Like many of the ideals of the Soviet Union, the construction of Tatlin’s tower was never achieved. In 1939, the country, only seventeen-years old, signed a non-aggression treaty with Nazi Germany, which also contained secret outlines of the division of a conquered Europe between the two superpowers. This compromise on ideals had repercussions in the American continent, particularly among the former JRC members, who had listed the fight against fascism as one of their six tenants. Members of the AAC began to disaffiliate. The Partisan Review, a magazine founded by the JRC, also distanced itself from its former Communist sympathies with a 1937 re-launch, and in 1939 it published Clement Greenberg’s Avant-Garde and Kitsch. Greenberg continued to write for The Partisan Review and elsewhere until the 1950s, when he and his followers had revitalized – under the name of “formalism” – what the JRC had once condemned as the bourgeois aesthetics of abstraction. By the midcentury, The Partisan Review’s editorial body was staunchly anti-Communist and supportive of American interventionism.

Following World War II and the occupation of France, the portion of veterans who might have once attended a specialized art school instead went to university on their G.I. Bill benefits. The result was a relocation of the art epicenter from Paris to New York City and an influx of educated artists who carried with them a deep suspicion of the idealism of the pre-war movements.
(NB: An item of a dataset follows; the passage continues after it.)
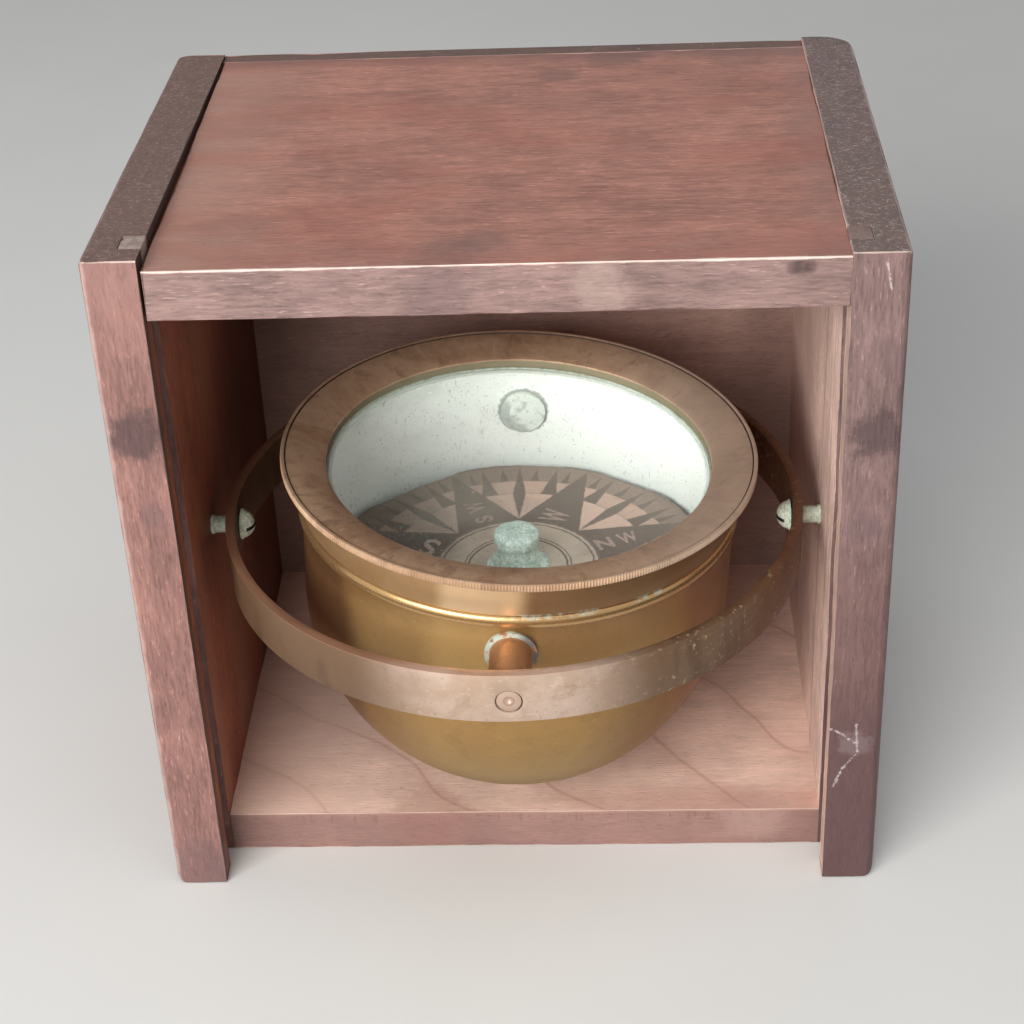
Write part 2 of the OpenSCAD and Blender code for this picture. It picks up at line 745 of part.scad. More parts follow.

In her comprehensive book Artificial Hells: Participatory Art and the Politics of Spectatorship, Claire Bishop characterizes this change as “a celebration of the everyday worker … replaced by a re-evaluation of everyday objects and experiences as a point of opposition to cultural hierarchy.” Today, MoMA PS1’s exhibition Zero Tolerance contains contemporary works in this political tradition; works that, for the most part, have eluded any attempts at an idealized representation, but nonetheless subscribe to the Left-Front belief that art can be a tool for mobilizing the masses against oppression.

In one gallery is a photograph of Joseph Beuys from 1968. (The influence of his dictum, Everyone is an Artist, hangs heavily at the MoMA PS1.) Beuys, then an art teacher at the Kunstakademie in Düsseldorf, is escorted out of the school following the deliberate over-enrollment of his classes. The title of the work is scrawled across the photograph, and Beuys wears a grin that renders his face skeletal beneath his German brow as he walks through an eerily fascistic crowd of leather-clad officers.
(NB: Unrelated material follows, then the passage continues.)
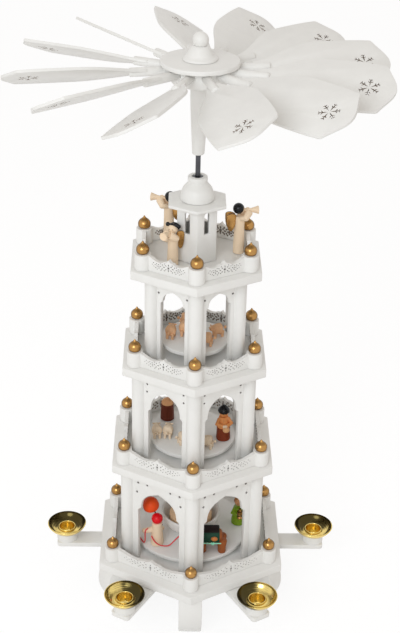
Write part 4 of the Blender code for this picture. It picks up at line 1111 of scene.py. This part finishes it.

“Only art is capable of dismantling the repressive effects of a senile social system,” Beuys said in a famous lecture. “To dismantle in order to build a social organism as a work of art.” The hurdle that many of the works of Zero Tolerance face is in the attempt to mobilize the viewer while avoiding the portrayal of a vision or ideal to aspire toward. This paradox is resolved in various ways.
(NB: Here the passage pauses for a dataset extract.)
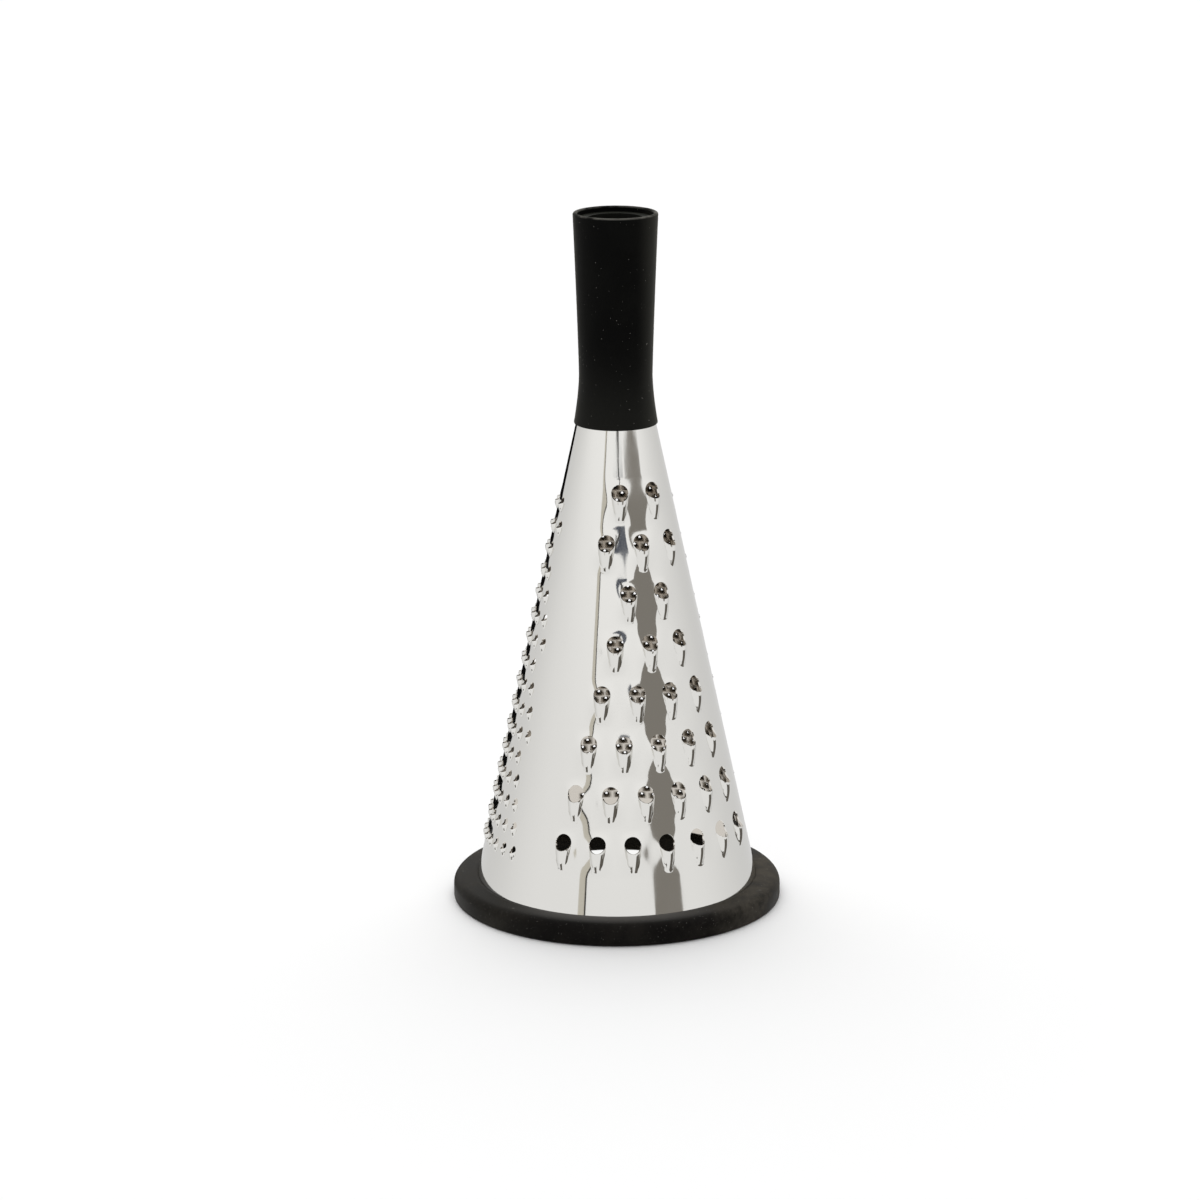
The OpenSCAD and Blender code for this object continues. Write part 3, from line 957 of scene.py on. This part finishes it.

Rirkrit Tiravanija’s series Demonstration Drawings (in which he commissioned Thai artists, many of them former students, to create a series of photorealistic pencil drawings “depicting responses to power, oppression, and global capital”) fills an entire room with sketches of gatherings from around the world: pro-democratic demonstrations in Thailand, grieving families holding photos of desaparecidos, trade union marches, protests against Don Imus, and on and on. The inherent ephemerality of the Happenings is archived here, and while altogether the drawings do not present a unified vision, they do suggest a larger turmoil. In describing change accomplished through protests in their book Multitude, Michael Hardt and Antonio Negri compare the process to a swarm: “If one looks inside a network … one can see that it is indeed organized, rational, and creative. It has swarm intelligence … [However,] the members of the multitude do not have to become the same or renounce their creativity.” The sense of Demonstration Drawings is of this very swarm at work. One experiences a sort of zooming out, a revealing of the macrocosm of political unrest.

In fact, many of the works at Zero Tolerance seem to fit this model: the universality of artistic creation has resulted in a swarm of artistic Happenings that do not represent an idealized world, but are archived or monumentalized in the MoMA’s galleries in order to inspire other subversion actions and further the swarm. There is a video of Pussy Riot’s guerrilla concert at an Orthodox church, which resulted in the band members’ imprisonment. Chinese artists Zhao Zhao and Song Dong both photographed little acts of subversion (gluing a stone and freezing one’s breath on Tiananmen Square, respectively) that nonetheless affected fleeting change to the space of conflict.

Others reveal their romantic roots by aestheticizing events. Artur Żmijewski  Democracies presents actual footage of public demonstrations across a row of monitors, intermittently cutting between violent clashes and peaceful gatherings. The clamor of the many videos is deafening. The clips themselves are short, often shot on handheld cameras, like the kind of voyeuristic videograms found online. Igor Grubi  East Side Story is composed of two videos, each played on separate conjoined walls, which document an event and an artistic re-enactment of it. The title, of course, is a reference to the play West Side Story, a tale of love among immense violence. To the left, neo-Nazis in both Belgrade and Zagreb protest two separate gay-pride parades. “Kill, kill the faggots,” they chant. Both events quickly turn violent, but the videographer does not run, and cuts only intermittently. To the right, four dancers re-enact the Zagreb protest in the very square where it occurred, several years later. They torque mid-movement, fall to the ground, and passerby smile or laugh, apparently not thinking of the violence that took place only feet from them.

Both The Left Front and Zero Tolerance contain works that subscribe to an aesthetics of participation rather than formal or painterly attributes. Where the movements differ, though, and what the two concurrent shows make apparent, is the movement away from a desire to represent an idealized space, and rather a desire to record artistic actions in a space of conflict. The JRC could rest assured that for many, art remains a tool for redress. Whether we’re healing from the trauma of abandoned idealism or simply struggling to remember the travesties of today, the work seems to want for us, desperately and for our own sake, both.